中国は国民に年間5万ドル以上の海外投資を認めていないため、彼らはブローカーを雇い、投資や不動産購入を行わせている。エストラーダ氏はロサンゼルス・タイムズに対し、ブローカーが多額の現金を手にしていたことから、疑いを持ったと述べた。
連邦検事局によると、2019~2023年までの間に、資金洗浄組織の20数人が起訴された。
元DEA捜査官のブラウン氏は、内国歳入庁(IRS、国税庁に相当)や財務省など他の機関と協力することで、中国と関係のある米国を拠点とする企業からの不正な資金流入を根絶することができると述べた。

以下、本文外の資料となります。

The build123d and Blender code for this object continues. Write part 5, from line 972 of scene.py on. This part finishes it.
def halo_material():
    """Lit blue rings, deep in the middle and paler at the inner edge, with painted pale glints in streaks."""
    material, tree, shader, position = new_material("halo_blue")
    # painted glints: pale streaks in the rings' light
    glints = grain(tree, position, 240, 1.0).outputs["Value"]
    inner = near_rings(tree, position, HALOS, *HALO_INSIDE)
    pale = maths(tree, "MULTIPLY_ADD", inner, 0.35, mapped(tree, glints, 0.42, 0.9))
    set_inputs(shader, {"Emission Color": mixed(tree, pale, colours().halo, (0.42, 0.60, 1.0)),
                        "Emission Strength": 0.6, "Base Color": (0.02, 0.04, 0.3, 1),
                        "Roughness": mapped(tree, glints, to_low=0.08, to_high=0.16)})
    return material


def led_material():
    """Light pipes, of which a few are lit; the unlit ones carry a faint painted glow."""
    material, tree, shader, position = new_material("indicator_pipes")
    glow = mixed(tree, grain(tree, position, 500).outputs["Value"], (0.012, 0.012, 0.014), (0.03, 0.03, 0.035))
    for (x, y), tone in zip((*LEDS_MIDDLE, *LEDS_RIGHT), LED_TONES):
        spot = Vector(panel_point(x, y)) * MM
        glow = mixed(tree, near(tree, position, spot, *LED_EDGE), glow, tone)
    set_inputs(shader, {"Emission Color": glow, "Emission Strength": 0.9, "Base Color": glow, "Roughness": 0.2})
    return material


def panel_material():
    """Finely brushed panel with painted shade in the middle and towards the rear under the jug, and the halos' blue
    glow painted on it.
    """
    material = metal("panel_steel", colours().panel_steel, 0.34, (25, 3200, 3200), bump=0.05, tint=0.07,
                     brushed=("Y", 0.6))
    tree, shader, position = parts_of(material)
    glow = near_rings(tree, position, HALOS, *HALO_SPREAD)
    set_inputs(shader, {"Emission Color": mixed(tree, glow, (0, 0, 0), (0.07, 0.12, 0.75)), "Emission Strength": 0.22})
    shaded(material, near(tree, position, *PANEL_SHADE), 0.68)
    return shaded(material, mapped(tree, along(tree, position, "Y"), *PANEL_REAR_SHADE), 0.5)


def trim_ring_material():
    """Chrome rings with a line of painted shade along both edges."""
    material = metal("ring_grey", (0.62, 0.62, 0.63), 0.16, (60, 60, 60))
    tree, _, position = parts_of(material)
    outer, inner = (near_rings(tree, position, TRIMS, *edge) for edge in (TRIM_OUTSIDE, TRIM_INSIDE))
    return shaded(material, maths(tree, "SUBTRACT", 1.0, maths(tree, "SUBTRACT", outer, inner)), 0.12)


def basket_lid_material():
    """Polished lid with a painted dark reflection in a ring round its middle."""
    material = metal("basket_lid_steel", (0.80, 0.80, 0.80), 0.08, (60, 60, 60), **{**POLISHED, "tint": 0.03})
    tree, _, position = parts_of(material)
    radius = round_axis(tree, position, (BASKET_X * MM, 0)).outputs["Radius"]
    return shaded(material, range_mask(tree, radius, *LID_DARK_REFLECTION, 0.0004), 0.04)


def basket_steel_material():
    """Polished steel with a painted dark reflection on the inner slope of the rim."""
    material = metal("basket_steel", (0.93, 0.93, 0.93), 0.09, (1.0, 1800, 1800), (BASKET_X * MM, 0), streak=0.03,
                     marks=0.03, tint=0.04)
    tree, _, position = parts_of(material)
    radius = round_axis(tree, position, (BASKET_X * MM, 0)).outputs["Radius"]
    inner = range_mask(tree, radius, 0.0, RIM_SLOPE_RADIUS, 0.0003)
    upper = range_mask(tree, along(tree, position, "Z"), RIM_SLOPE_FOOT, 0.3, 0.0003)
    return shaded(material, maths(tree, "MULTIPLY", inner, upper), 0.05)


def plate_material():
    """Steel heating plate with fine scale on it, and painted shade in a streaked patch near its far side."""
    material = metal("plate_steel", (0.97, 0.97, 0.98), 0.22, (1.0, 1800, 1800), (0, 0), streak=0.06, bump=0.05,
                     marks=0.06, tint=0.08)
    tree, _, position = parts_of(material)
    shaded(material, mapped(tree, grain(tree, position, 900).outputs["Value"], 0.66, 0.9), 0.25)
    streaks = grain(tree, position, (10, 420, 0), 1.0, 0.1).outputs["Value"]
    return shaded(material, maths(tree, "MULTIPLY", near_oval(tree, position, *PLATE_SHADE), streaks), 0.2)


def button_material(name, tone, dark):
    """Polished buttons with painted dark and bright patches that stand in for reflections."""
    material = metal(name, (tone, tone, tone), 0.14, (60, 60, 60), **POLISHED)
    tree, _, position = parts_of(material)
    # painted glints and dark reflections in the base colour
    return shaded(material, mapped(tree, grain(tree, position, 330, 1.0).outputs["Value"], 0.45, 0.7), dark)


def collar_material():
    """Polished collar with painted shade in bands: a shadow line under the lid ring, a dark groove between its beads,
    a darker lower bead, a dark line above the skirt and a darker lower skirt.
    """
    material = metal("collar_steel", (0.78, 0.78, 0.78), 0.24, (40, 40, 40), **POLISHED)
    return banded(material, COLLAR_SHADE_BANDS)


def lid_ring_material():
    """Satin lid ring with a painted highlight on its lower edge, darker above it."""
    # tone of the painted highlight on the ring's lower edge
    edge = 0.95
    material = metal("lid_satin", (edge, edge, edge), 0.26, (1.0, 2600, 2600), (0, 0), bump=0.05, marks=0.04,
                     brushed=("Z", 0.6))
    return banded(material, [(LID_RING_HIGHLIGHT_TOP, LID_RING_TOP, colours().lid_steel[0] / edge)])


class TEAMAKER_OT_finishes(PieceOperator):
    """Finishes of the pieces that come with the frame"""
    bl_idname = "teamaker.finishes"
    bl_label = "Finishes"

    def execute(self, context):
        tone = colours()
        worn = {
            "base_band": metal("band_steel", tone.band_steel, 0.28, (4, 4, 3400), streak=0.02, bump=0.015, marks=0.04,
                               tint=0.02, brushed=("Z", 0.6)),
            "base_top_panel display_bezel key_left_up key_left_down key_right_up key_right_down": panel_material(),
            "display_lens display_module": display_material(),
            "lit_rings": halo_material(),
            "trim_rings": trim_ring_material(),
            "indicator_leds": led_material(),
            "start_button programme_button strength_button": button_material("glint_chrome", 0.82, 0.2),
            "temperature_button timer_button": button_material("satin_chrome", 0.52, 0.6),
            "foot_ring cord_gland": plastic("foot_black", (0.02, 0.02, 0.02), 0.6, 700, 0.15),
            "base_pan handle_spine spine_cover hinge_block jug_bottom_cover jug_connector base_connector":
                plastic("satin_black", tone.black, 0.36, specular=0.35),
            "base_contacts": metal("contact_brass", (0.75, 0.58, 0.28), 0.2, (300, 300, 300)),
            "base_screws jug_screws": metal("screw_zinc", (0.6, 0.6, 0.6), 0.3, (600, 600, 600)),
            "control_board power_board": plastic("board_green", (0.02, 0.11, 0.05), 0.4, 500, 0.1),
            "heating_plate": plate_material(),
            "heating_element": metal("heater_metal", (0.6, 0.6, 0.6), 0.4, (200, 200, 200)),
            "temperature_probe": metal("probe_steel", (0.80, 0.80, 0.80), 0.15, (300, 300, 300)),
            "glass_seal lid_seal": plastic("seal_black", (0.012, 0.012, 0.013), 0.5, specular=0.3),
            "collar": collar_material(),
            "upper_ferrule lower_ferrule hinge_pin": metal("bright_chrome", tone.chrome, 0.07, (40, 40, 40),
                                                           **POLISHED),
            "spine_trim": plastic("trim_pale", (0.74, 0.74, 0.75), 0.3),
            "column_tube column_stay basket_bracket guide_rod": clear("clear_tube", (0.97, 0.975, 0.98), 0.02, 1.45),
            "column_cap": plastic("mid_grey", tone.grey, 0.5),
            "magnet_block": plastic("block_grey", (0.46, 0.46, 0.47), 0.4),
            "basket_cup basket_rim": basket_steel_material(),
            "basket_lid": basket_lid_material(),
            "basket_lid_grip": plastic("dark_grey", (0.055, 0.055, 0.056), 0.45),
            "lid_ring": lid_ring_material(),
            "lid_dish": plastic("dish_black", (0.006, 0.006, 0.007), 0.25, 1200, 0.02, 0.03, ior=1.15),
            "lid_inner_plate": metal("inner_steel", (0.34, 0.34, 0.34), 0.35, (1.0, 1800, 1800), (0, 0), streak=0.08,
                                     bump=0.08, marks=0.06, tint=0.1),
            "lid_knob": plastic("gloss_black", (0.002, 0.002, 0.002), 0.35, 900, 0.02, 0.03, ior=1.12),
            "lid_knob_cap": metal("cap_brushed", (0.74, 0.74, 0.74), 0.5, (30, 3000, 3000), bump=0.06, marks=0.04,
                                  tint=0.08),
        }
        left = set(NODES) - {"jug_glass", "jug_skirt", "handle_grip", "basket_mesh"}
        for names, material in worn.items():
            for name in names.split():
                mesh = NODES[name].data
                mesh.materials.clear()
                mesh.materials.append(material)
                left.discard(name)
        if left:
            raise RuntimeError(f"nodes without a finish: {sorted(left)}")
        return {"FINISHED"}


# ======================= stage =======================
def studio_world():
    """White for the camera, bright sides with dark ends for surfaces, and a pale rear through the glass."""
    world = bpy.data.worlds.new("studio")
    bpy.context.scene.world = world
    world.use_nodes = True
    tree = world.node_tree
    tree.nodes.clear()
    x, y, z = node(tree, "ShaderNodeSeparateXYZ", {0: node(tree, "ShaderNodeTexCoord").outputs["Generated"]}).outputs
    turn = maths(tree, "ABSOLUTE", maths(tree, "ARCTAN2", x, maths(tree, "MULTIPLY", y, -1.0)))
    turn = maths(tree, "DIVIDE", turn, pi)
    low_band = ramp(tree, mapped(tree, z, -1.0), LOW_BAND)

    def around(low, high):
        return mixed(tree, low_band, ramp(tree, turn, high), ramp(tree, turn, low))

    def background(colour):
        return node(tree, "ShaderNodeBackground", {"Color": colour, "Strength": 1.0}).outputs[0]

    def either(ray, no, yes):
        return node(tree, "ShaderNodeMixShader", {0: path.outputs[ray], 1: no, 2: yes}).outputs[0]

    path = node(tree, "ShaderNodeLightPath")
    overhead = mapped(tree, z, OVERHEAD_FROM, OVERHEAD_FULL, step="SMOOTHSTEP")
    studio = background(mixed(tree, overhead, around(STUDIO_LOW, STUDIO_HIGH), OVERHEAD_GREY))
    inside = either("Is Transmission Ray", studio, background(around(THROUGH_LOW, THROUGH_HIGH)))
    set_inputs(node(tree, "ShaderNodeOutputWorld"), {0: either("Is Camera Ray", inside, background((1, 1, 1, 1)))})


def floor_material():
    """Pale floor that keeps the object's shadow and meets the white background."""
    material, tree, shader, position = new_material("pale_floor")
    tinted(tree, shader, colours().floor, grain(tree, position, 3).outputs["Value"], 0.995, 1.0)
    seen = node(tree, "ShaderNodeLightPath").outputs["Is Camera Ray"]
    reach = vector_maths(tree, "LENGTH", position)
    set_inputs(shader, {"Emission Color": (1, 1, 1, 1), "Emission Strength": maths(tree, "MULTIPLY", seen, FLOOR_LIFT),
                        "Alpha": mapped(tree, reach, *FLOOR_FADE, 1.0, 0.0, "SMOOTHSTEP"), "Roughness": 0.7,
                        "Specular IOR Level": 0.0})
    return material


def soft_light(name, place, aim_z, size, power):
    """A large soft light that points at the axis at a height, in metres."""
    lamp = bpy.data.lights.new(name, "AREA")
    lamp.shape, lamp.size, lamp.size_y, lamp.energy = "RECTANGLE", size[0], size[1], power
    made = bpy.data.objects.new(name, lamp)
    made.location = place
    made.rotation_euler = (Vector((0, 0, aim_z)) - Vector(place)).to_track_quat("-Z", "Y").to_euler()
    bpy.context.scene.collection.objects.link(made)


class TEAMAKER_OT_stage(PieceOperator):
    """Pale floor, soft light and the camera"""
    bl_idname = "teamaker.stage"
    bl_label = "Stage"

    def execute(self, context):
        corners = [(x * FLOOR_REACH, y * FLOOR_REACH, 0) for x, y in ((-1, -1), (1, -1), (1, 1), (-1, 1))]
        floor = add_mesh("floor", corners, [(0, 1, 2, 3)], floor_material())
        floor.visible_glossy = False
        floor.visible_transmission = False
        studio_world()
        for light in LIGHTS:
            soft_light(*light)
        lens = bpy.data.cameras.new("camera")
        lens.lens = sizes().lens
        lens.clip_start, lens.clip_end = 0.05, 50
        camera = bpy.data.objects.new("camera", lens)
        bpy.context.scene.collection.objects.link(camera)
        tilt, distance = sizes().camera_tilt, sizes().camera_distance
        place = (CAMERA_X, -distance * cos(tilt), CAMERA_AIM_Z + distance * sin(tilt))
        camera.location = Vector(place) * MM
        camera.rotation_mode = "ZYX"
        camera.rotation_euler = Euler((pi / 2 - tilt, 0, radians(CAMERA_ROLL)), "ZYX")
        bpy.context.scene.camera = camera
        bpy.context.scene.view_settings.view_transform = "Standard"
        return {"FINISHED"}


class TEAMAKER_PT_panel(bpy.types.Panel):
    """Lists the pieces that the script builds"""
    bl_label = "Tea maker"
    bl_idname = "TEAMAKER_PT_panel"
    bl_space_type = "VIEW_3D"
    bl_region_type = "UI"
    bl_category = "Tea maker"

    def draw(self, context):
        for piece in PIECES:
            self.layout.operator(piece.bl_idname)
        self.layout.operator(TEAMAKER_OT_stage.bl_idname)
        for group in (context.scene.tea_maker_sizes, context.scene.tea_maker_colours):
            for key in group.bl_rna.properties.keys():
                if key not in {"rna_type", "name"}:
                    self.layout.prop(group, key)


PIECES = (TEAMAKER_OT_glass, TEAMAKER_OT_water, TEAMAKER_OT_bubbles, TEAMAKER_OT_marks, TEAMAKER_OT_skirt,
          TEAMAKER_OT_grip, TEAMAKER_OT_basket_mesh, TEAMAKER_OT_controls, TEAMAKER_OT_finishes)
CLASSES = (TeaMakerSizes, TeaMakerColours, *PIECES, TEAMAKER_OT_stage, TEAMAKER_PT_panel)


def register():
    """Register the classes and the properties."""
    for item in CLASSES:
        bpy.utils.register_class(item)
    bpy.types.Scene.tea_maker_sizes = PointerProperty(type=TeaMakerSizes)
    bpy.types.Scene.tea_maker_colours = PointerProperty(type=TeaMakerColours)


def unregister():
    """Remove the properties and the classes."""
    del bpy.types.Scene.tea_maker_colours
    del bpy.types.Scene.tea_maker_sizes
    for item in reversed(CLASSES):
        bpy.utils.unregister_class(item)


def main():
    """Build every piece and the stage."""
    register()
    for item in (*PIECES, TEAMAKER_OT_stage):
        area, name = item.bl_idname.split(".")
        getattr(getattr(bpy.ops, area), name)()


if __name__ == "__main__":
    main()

ブラウン氏はまた、連邦政府機関は「連携が取れていない」と述べ、法執行機関は特に、裁判の証拠開示の段階で出てくる可能性のある情報収集方法の共有について警戒していると述べた。
政府の上層部がフェンタニル危機を食い止める方法を考える一方で、地域社会はその後始末をしなければならない。
モンタナ、ノースダコタ、サウスダコタといった人口の少ない州でも大きな利益が得られることにカルテルやその代理人が気づいたため、カルテルの影響力は近年、西部山岳州にまで広がっている。
ノースダコタ州中央部にあるマンダン、ヒダツァ、アリカラ族の麻薬取締責任者、チップ・ホワイト氏はワシントン・タイムズに「ここで錠剤を売ればかなりもうかる。1錠80ドルから100ドルでどこででも売れる。仕入れ値は2ドルだ」と述べた。
DEAはこの春、米国内のほぼすべてのフェンタニルはシナロア・カルテルか、そのライバルのハリスコ・ニュー・ゼネレーション・カルテルから入ってきていると発表した。